Gerhard Richter, Six Grey Mirrors, 2003

Of all Gerhard Richter’s work – and his practice is unusually varied – it’s probably his exploration of the relationship between painting and photography that interests me most. But I’d struggle to come up with a body of work by Richter that I don’t like, though I guess the 1980s’ squeegee paintings would probably be on the list if I tried – the colours just don’t work for me – though I love the later squeegee paintings. I’m often unsure quite where I stand when it comes to Richter’s work with mirrors and glass. I like the work, but the paintings are so amazing that the other works can seem irrelevant by comparison. But, like most art, it depends on the context.
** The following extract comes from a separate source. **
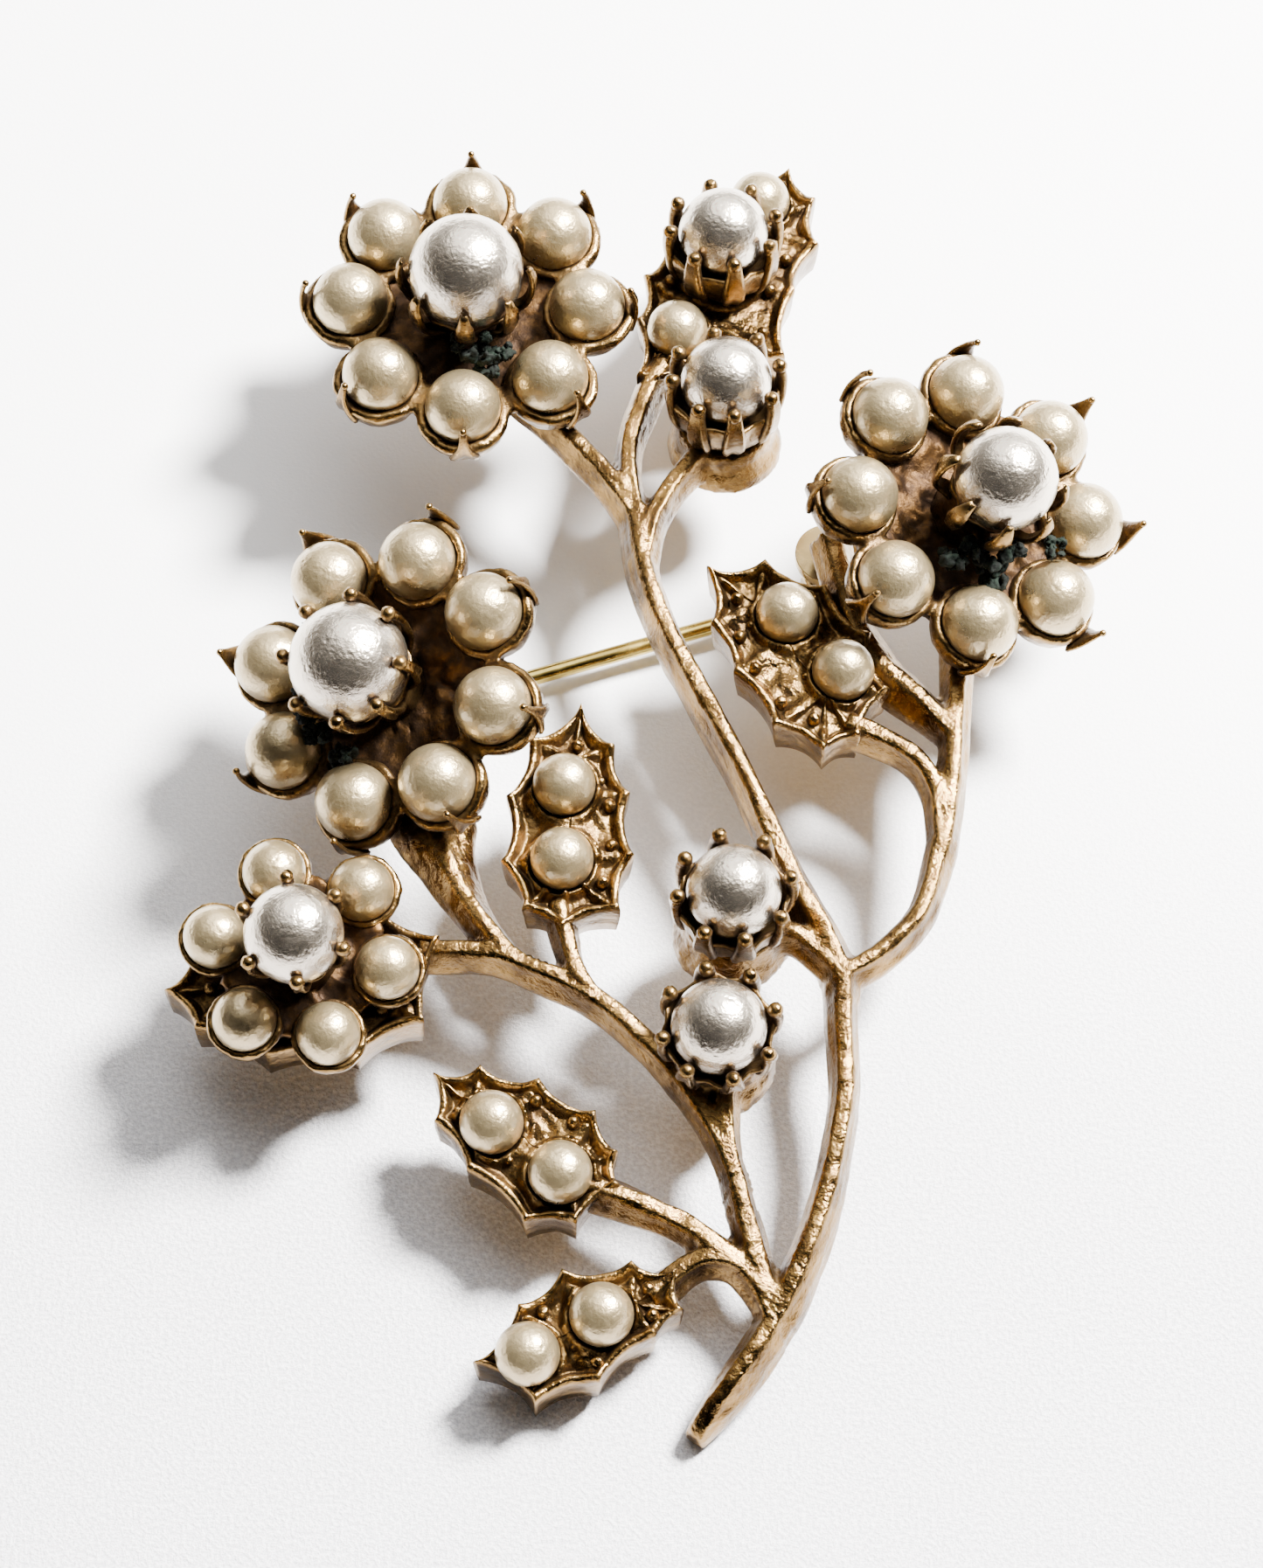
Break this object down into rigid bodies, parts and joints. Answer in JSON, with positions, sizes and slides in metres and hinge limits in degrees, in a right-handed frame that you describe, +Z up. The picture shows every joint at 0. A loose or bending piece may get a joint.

Dia:Beacon is an extraordinary place. A former factory converted to display the Dia Art Foundation‘s collection of works from the last half century or so in appropriate surroundings, the industrial architecture is put to good use to provide some unusual and unusually large spaces to show the work. Many of the works housed here can’t easily be accommodated elsewhere. The collection – much of which was acquired in the 1970s and ’80s – contains work by many key late twentieth century artists – primarily but not exclusively American – with industrial scale sculpture particularly well represented; since the 1990s works by other artists of broadly the same generation have been added to the collection including Gerhard Richter’s Six Grey Mirrors.